Indeed, a number of the activists were young and educated professionals who lived or worked abroad. Attempts to curb the Internet were circumvented by an online community that stood toe-to-toe, albeit virtually, with the protesters.

Amid clashes with security forces, there was inevitable bloodshed. Tallied figures from the United Nations and aid groups such as Amnesty International put the civilian death toll from the movement between 32,000 and 37,000. In Libya alone, 25,000 to 30,000 people are believed to have perished in a protracted civil war that ultimately deposed Muammar Gaddafi after four decades of power. Thousands more died in Syria, Yemen and Egypt.

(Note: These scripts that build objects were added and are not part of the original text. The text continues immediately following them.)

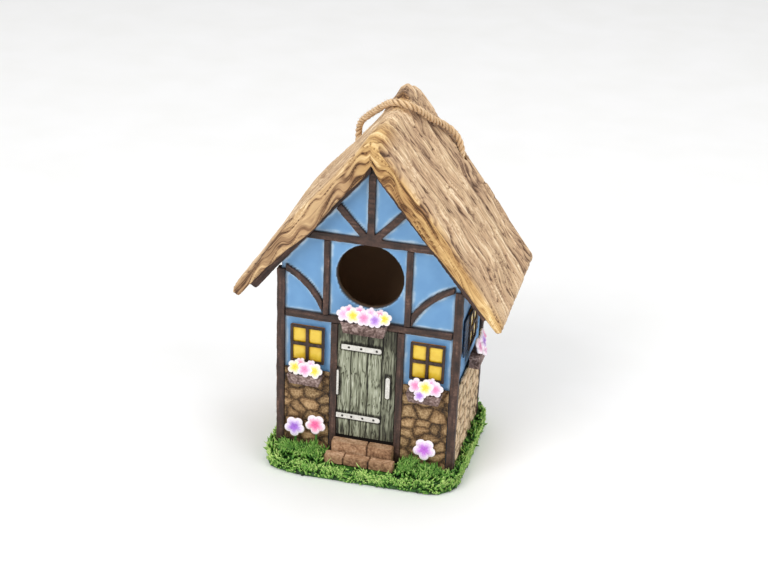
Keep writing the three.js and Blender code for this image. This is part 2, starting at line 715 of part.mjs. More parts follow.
const doorBoxBack = onTimber + STRAP_THICKNESS;
const doorBoxSize = [DOOR_BOX_WIDTH, DOOR_BOX_HEIGHT];
addPlanter(front, 'door', DOOR_BOX_X, doorBoxTop, doorBoxSize, doorBoxBack, DOOR_FLOWERS);

/** A single flower on a stem that stands on the lawn, close in front of the stonework. */
function groundFlower(radius, height) {
  const stemLength = height - wallBottom;
  const stem = new THREE.CylinderGeometry(STEM_RADIUS, STEM_RADIUS, stemLength, 8).rotateX(Math.PI / 2);
  stem.translate(0, -FLOWER_THICKNESS / 2, -stemLength / 2);
  return joined([flower(radius, Math.PI / 10), stem]);
}

const GROUND_FLOWERS = {
  left: [-42.4, 24.6, GROUND_FLOWER_RADIUS],
  middle: [-29.4, 28.2, GROUND_FLOWER_RADIUS],
  right: [37.8, 23.4, GROUND_FLOWER_RADIUS + 0.6],
};
for (const [name, [x, z, radius]] of Object.entries(GROUND_FLOWERS)) {
  const mesh = add(front, `ground_flower_${name}`, groundFlower(radius, z), 'petal');
  mesh.position.set(x, -onStone - 1.6, z);
}

// ---- Stonework ----

function stonePanel(x0, x1) {
  return board(x0, x1, wallBottom, STONE_TOP, GAP, STONE_THICKNESS);
}

function rearStones(half) {
  const opening = new THREE.BoxGeometry(CLEANOUT_WIDTH, 4 * onStone, CLEANOUT_HEIGHT);
  opening.translate(0, 0, CLEANOUT_BOTTOM + CLEANOUT_HEIGHT / 2);
  const pilot = drill(SCREW_RADIUS + SCREW_CLEARANCE, 0, pivotZ, 4 * onStone);
  return cut(stonePanel(-half, half), [opening, pilot]);
}

const stoneInner = doorPostOuter + GAP;
const stoneOuter = postInner - GAP;
const sideHalf = HOUSE_DEPTH / 2 - POST_WIDTH - GAP;
add(front, 'stones_front_left', stonePanel(-stoneOuter, -stoneInner), 'stone');
add(front, 'stones_front_right', stonePanel(stoneInner, stoneOuter), 'stone');
add(walls.left, 'stones_side_left', stonePanel(-sideHalf, sideHalf), 'stone');
add(walls.right, 'stones_side_right', stonePanel(-sideHalf, sideHalf), 'stone');
add(rear, 'stones_rear', rearStones(stoneOuter), 'stone');

// ---- Steps ----

const stepBack = GAP + TIMBER_THICKNESS + GAP;
const upperStepTop = DOOR_BOTTOM - DOOR_ABOVE_STEP;
const lowerStepTop = upperStepTop - STEP_RISE;
const upperHalf = UPPER_STEP_WIDTH / 2;
const lowerHalf = LOWER_STEP_WIDTH / 2;
const upperStep = board(-upperHalf, upperHalf, wallBottom, upperStepTop, stepBack, STEP_TREAD);
const lowerStepBack = stepBack + STEP_TREAD + GAP;
const lowerStep = board(-lowerHalf, lowerHalf, wallBottom, lowerStepTop, lowerStepBack, STEP_TREAD);
add(front, 'step_upper', upperStep, 'brick');
add(front, 'step_lower', lowerStep, 'brick');

// ---- Clean-out cover ----

function coverPlate() {
  const half = CLEANOUT_WIDTH / 2 + COVER_LAP;
  const bottom = CLEANOUT_BOTTOM - COVER_LAP - pivotZ;
  const top = CLEANOUT_BOTTOM + CLEANOUT_HEIGHT + COVER_HEAD + COVER_LAP - pivotZ;
  const corner = COVER_LAP;
  const shape = new THREE.Shape();
  shape.absarc(half - corner, top - corner, corner, 0, Math.PI / 2, false);
  shape.absarc(-half + corner, top - corner, corner, Math.PI / 2, Math.PI, false);
  shape.absarc(-half + corner, bottom + corner, corner, Math.PI, 1.5 * Math.PI, false);
  shape.absarc(half - corner, bottom + corner, corner, 1.5 * Math.PI, 2 * Math.PI, false);
  const plate = slab(shape, onStone, COVER_THICKNESS);
  return cut(plate, [drill(SCREW_RADIUS + SCREW_CLEARANCE, 0, 0, 8 * COVER_THICKNESS)]);
}

function pivotScrew() {
  const headStart = onStone + COVER_THICKNESS + GAP;
  const reach = headStart + WALL_THICKNESS; // as deep as the wall is thick
  const headEnd = headStart + SCREW_HEAD_HEIGHT;
  const profile = [
    [0, -WALL_THICKNESS],
    [SCREW_RADIUS, -WALL_THICKNESS],
    [SCREW_RADIUS, reach - WALL_THICKNESS],
    [SCREW_HEAD_RADIUS, headStart],
    [SCREW_HEAD_RADIUS * 0.8, headEnd - SCREW_HEAD_HEIGHT * 0.3],
    [0, headEnd],
  ];
  const points = profile.map(([radius, out]) => new THREE.Vector2(radius, out));
  return new THREE.LatheGeometry(points, 24).rotateX(Math.PI);
}

add(rear, 'cleanout_cover', coverPlate(), 'cover').position.z = pivotZ;
add(rear, 'pivot_screw', pivotScrew(), 'screw').position.z = pivotZ;

// ---- Rope ----

function rope() {
  const points = ROPE_POINTS.map(([x, y, z]) => new THREE.Vector3(x, y, z));
  const path = new THREE.CatmullRomCurve3(points, false, 'centripetal');
  const section = new THREE.Shape();
  section.absarc(0, 0, ROPE_DIAMETER / 2, 0, 2 * Math.PI, false);
  return new THREE.ExtrudeGeometry(section, {
    extrudePath: path,
    steps: ROPE_STEPS,
    curveSegments: ROPE_SIDES,
    bevelEnabled: false,
  });
}

add(birdhouse, 'hanging_rope', rope(), 'rope');
for (const [name, side] of [['left', -1], ['right', 1]]) {
  const knot = add(birdhouse, `knot_${name}`, new THREE.IcosahedronGeometry(KNOT_RADIUS, 2), 'rope');
  knot.position.set(side * ROPE_HOLE_X, ROPE_HOLE_Y, underside(ROPE_HOLE_X) - KNOT_BELOW_ROOF);
}

export default birdhouse;
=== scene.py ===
"""The looks of a cottage birdhouse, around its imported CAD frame.

Lengths are in millimetres until a mesh is made.
"""

import itertools
import json
import math

import bpy
import numpy as np
from mathutils import Matrix, Vector
from mathutils.bvhtree import BVHTree

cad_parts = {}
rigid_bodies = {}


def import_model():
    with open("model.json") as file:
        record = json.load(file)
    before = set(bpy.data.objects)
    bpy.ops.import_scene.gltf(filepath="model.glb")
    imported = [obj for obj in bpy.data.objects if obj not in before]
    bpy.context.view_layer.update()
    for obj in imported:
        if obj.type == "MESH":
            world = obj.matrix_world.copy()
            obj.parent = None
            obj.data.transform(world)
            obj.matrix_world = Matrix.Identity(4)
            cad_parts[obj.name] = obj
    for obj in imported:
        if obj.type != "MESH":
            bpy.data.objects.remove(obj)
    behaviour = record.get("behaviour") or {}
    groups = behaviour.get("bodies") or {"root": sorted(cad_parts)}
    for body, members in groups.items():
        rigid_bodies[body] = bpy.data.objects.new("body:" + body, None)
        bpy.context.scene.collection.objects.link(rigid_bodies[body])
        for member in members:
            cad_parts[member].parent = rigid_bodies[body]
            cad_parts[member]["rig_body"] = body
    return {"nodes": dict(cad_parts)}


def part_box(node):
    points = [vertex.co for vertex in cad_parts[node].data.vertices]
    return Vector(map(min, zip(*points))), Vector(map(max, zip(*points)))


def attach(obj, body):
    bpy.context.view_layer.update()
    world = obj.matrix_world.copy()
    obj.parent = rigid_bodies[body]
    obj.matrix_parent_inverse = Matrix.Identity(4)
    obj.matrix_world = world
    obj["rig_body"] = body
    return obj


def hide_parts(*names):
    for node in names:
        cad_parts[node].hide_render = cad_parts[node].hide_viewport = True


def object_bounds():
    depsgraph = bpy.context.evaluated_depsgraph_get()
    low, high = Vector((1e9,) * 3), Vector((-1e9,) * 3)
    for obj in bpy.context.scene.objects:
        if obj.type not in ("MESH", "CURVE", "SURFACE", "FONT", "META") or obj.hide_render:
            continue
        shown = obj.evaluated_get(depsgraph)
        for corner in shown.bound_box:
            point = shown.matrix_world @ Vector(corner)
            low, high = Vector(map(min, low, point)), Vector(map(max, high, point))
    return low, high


MM = 0.001
BOX_MARGIN = 0.02  # between the looks and the CAD model's box

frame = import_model()
cad_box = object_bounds()


# ---- Camera ----

CAMERA_PLACE = (193.4, -800.7, 508.7)
CAMERA_TARGET = (-0.83, 0.0, 104.0)
CAMERA_ROLL = math.radians(2.16)
CAMERA_LENS = 71.98
CAMERA_SENSOR = 36
CAMERA_RANGE = (0.01, 100)  # metres


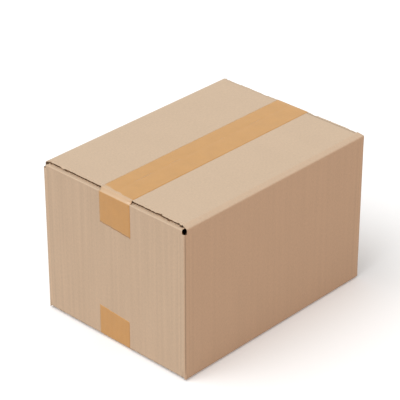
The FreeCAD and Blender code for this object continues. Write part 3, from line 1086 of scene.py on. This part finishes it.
def floor_material():
    """White where it is seen, but for the shadow, and a duller white where it only reflects light."""
    material, seen = new_material("pale_floor")
    nodes = Nodes(material)
    seen.inputs["Base Color"].default_value = (*FLOOR_SEEN, 1)
    seen.inputs["Roughness"].default_value = 1.0
    seen.inputs["Specular IOR Level"].default_value = 0.0
    seen.inputs["Emission Color"].default_value = (1, 1, 1, 1)
    seen.inputs["Emission Strength"].default_value = FLOOR_GLOW
    bounce = nodes.add("ShaderNodeBsdfDiffuse")
    bounce.inputs["Color"].default_value = (*FLOOR_BOUNCE, 1)
    mix = nodes.add("ShaderNodeMixShader")
    nodes.join(any_of(nodes, SEEN_RAYS), mix.inputs["Fac"])
    nodes.join(bounce.outputs["BSDF"], mix.inputs[1])
    nodes.join(seen.outputs["BSDF"], mix.inputs[2])
    output = next(node for node in nodes.tree.nodes if node.type == "OUTPUT_MATERIAL")
    nodes.join(mix.outputs["Shader"], output.inputs["Surface"])
    return material


FLOOR_REACH = 12.0


def build_stage():
    corners = [(x * FLOOR_REACH, y * FLOOR_REACH, 0) for x, y in ((-1, -1), (1, -1), (1, 1), (-1, 1))]
    mesh = bpy.data.meshes.new("floor")
    mesh.from_pydata(corners, [], [(0, 1, 2, 3)])
    mesh.materials.append(floor_material())
    floor = bpy.data.objects.new("floor", mesh)
    bpy.context.scene.collection.objects.link(floor)


def add_sun(name, strength, spread, colour, towards):
    """A far lamp. towards points from the box to the lamp."""
    lamp = bpy.data.lights.new(name, "SUN")
    lamp.energy = strength
    lamp.angle = math.radians(spread)
    lamp.color = colour
    sun = bpy.data.objects.new(name, lamp)
    sun.rotation_mode = "QUATERNION"
    sun.rotation_quaternion = Vector(towards).to_track_quat("Z", "Y")
    bpy.context.scene.collection.objects.link(sun)


SKY_LIGHT = 0.5
SOFT_LAMP = {"strength": 1.77, "spread": 50, "colour": (1, 1, 1), "towards": (-0.5, 0.2, 0.85)}
WARM_FILL = {"strength": 0.84, "spread": 20, "colour": (1.0, 0.42, 0.12), "towards": (-0.2, -0.98, 0.02)}


def build_light():
    """An even sky that looks white, a soft lamp from above and a weak warm one from the right."""
    world = bpy.data.worlds.new("world")
    bpy.context.scene.world = world
    world.use_nodes = True
    nodes = Nodes(world)
    nodes.tree.nodes.clear()
    backgrounds = []
    for strength in (SKY_LIGHT, 1.0):
        background = nodes.add("ShaderNodeBackground")
        background.inputs["Color"].default_value = (1, 1, 1, 1)
        background.inputs["Strength"].default_value = strength
        backgrounds.append(background)
    mix = nodes.add("ShaderNodeMixShader")
    output = nodes.add("ShaderNodeOutputWorld")
    nodes.join(any_of(nodes, SEEN_RAYS), mix.inputs["Fac"])
    nodes.join(backgrounds[0].outputs["Background"], mix.inputs[1])
    nodes.join(backgrounds[1].outputs["Background"], mix.inputs[2])
    nodes.join(mix.outputs["Shader"], output.inputs["Surface"])
    add_sun("soft_lamp", **SOFT_LAMP)
    add_sun("warm_fill", **WARM_FILL)


# The photo's viewpoint: which way the camera looks, how far it is off and at what it aims
CAMERA_LENS = 164.3
CAMERA_AZIMUTH = math.radians(43.43)
CAMERA_ELEVATION = math.radians(29.51)
CAMERA_DISTANCE = 2.184
CAMERA_TARGET = Vector((0.0108, 0.0200, 0.1164))


def build_camera():
    data = bpy.data.cameras.new("camera")
    data.lens = CAMERA_LENS
    data.sensor_width = 36
    data.clip_start = 0.1
    data.clip_end = 60
    camera = bpy.data.objects.new("camera", data)
    forward = Vector((
        math.cos(CAMERA_AZIMUTH) * math.cos(CAMERA_ELEVATION),
        math.sin(CAMERA_AZIMUTH) * math.cos(CAMERA_ELEVATION),
        -math.sin(CAMERA_ELEVATION),
    ))
    camera.location = CAMERA_TARGET - forward * CAMERA_DISTANCE
    camera.rotation_mode = "QUATERNION"
    camera.rotation_quaternion = forward.to_track_quat("-Z", "Y")
    bpy.context.scene.collection.objects.link(camera)
    bpy.context.scene.camera = camera


# Each cut end takes five seeds, the same ones at the top and the bottom
EDGING_SEED = 100
TAPE_SEED = 71

board = kraft_material()
cut_edge_painted_shade = cut_painted_shade_material()
film = tape_material()

carton = build_carton(board, cut_edge_painted_shade)
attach(carton, "root")
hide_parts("carton")
for wall, wall_name in ((NEAR_SIDE, "near"), (FAR_SIDE, "far")):
    for upper, level_name in ((True, "top"), (False, "bottom")):
        for side in (-1, 1):
            name = f"{level_name}_{wall_name}_flap_end_{'a' if side < 0 else 'b'}"
            seed = EDGING_SEED + wall * 20 + side * 5
            edging = build_edging(name, wall, upper, side, board, cut_edge_painted_shade, seed)
            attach(edging, "root")
for name, low, high, upper in (
    ("top_tape", top_tape_low, top_tape_high, True),
    ("bottom_tape", bottom_tape_low, bottom_tape_high, False),
):
    strip = build_tape(f"{name}_strip", low, high, upper, film, TAPE_SEED)
    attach(strip, "root")
    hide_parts(name)

build_stage()
build_light()
build_camera()
bpy.context.scene.view_settings.view_transform = "Standard"
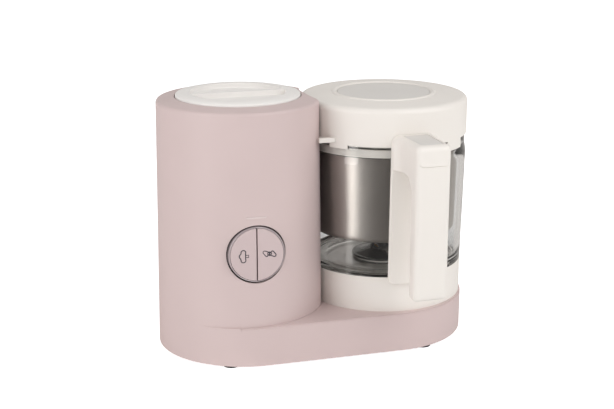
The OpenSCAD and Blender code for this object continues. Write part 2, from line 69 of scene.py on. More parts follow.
hang_soft_box("left_box", place=(-1.55, -0.62, 0.6), size=(1.0, 1.3), watts=13.5)
hang_soft_box("right_box", place=(1.2, -1.28, 0.6), size=(1.0, 1.2), watts=7.5)
hang_soft_box("top_box", place=(0.7, -0.9, 1.35), size=(1.0, 0.8), watts=8.5)

# What polished parts see round them: degrees from the front, minus to the left, and the colour there.
ROOM_ROUND = [
    (-180, (0.7, 0.67, 0.64)),      # bright wall behind
    (-100, (0.45, 0.33, 0.28)),
    (-76, (0.3, 0.19, 0.15)),       # warm shade beside the window
    (-68, (1.5, 1.36, 1.26)),       # tall window at the left
    (-61, (1.55, 1.47, 1.4)),
    (-54, (0.09, 0.078, 0.073)),    # dim room in front
    (-20, (0.07, 0.062, 0.058)),
    (20, (0.09, 0.085, 0.08)),
    (60, (0.4, 0.38, 0.36)),        # bright wall at the right
    (180, (0.7, 0.67, 0.64)),
]


def studio_node(tree, kind, *values, out=0, **settings):
    node = tree.nodes.new(kind)
    for key, value in settings.items():
        setattr(node, key, value)
    for number, value in enumerate(values):
        if isinstance(value, bpy.types.NodeSocket):
            tree.links.new(value, node.inputs[number])
        elif value is not None:
            node.inputs[number].default_value = value
    return node if out is None else node.outputs[out]


def room_light(tree, x, y):
    """How bright the polished parts see the room in the direction x, y."""
    forward = studio_node(tree, "ShaderNodeMath", y, -1.0, operation="MULTIPLY")
    turn = studio_node(tree, "ShaderNodeMath", x, forward, operation="ARCTAN2")
    share = studio_node(tree, "ShaderNodeMapRange", turn, -math.pi, math.pi)
    light = studio_node(tree, "ShaderNodeValToRGB", share)
    ramp = light.node.color_ramp
    ramp.interpolation = "EASE"
    for number, (degrees, colour) in enumerate(ROOM_ROUND):
        spot = (degrees + 180) / 360
        stop = ramp.elements[number] if number < 2 else ramp.elements.new(spot)
        stop.position = spot
        stop.color = (*colour, 1)
    return light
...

The toll on the economies of the affected countries weighed heavily as well. To appease the protesters, Saudi Arabia, Bahrain, Iraq, Jordan, Kuwait, Morocco, Oman and Sudan offered or enacted major concessions and reforms, including cabinet reshuffles and welfare spending.

Saudi Arabia announced a US$130 billion spending plan in the first quarter, on the heels of a US$384 billion plan in August 2010 to develop transportation, housing and education. Bahrain offered around US$2,500 to each family; Kuwait gave each citizen about US$4,000 and free food for 14 months; Algeria pledged US$156 billion to infrastructure projects; while Oman hiked the country’s minimum wage and promised a monthly stipend of about US$390 for each registered jobseeker.

‘Fiscal deficits have widened, which raises concerns about sustainability. It pushes up interest rates, which makes it harder for the private sector to get credit to set up or expand businesses and start hiring people,’ International Monetary Fund (IMF) managing director Christine Lagarde said in a speech just this month.

The unrest also resulted in reduced revenue from tourism and oil exports. Egypt said that gross domestic product (GDP) will grow just 1.5 per cent this year, compared with 5 per cent before the uprising against President Hosni Mubarak. Its tourism revenue this year is expected to fall a third to about US$9 billion from last year, and the falling Egyptian pound could prompt a currency crisis. European Union sanctions on Syria means that oil exports to its traditional market have been put in a chokehold.

Guanyu said...

Libya’s economy will contract more than 50 per cent in 2011 after eight months of fighting that paralysed its oil industry, the IMF said in October. And after months of protests and political deadlock in Yemen - already the poorest Arab country - oil supplies and electricity networks have been taken over by hostile tribes, The New York Times reported in June.

While many states are cash-rich oil exporters, importers such as Syria, Tunisia and Egypt are staring at serious financial turmoil, the IMF noted in its World Economic Outlook report in September.

Of 22 Arab League states, 14 saw significant unrest with the overthrow of leaders in Egypt, Libya and Tunisia. Meanwhile in Yemen, President Ali Abdullah Saleh resigned as part of an amnesty deal under the Gulf Cooperation Council. Protests continue in Syria for the resignation of President Bashar al-Assad, amid increasing prospects of a civil war.

The Arab Spring inspired and spawned many similar protests around the world.

Across Europe, citizens fed up with wave after wave of austerity measures, welfare cuts and high youth unemployment expressed their disgust with their governments by way of sustained street protests and strikes.

In the US, the Occupy movement, which takes a loosely united stand against economic and social inequality, started out with about a thousand demonstrators condemning Wall Street in September and has since spread to 95 cities across 82 countries.

In China, a call for a ‘Jasmine’ revolution failed as a result of strong action by Beijing. In Russia, what began as small-scale protests against electoral fraud quickly turned into the largest demonstrations in Moscow since the revolution in the 1990s.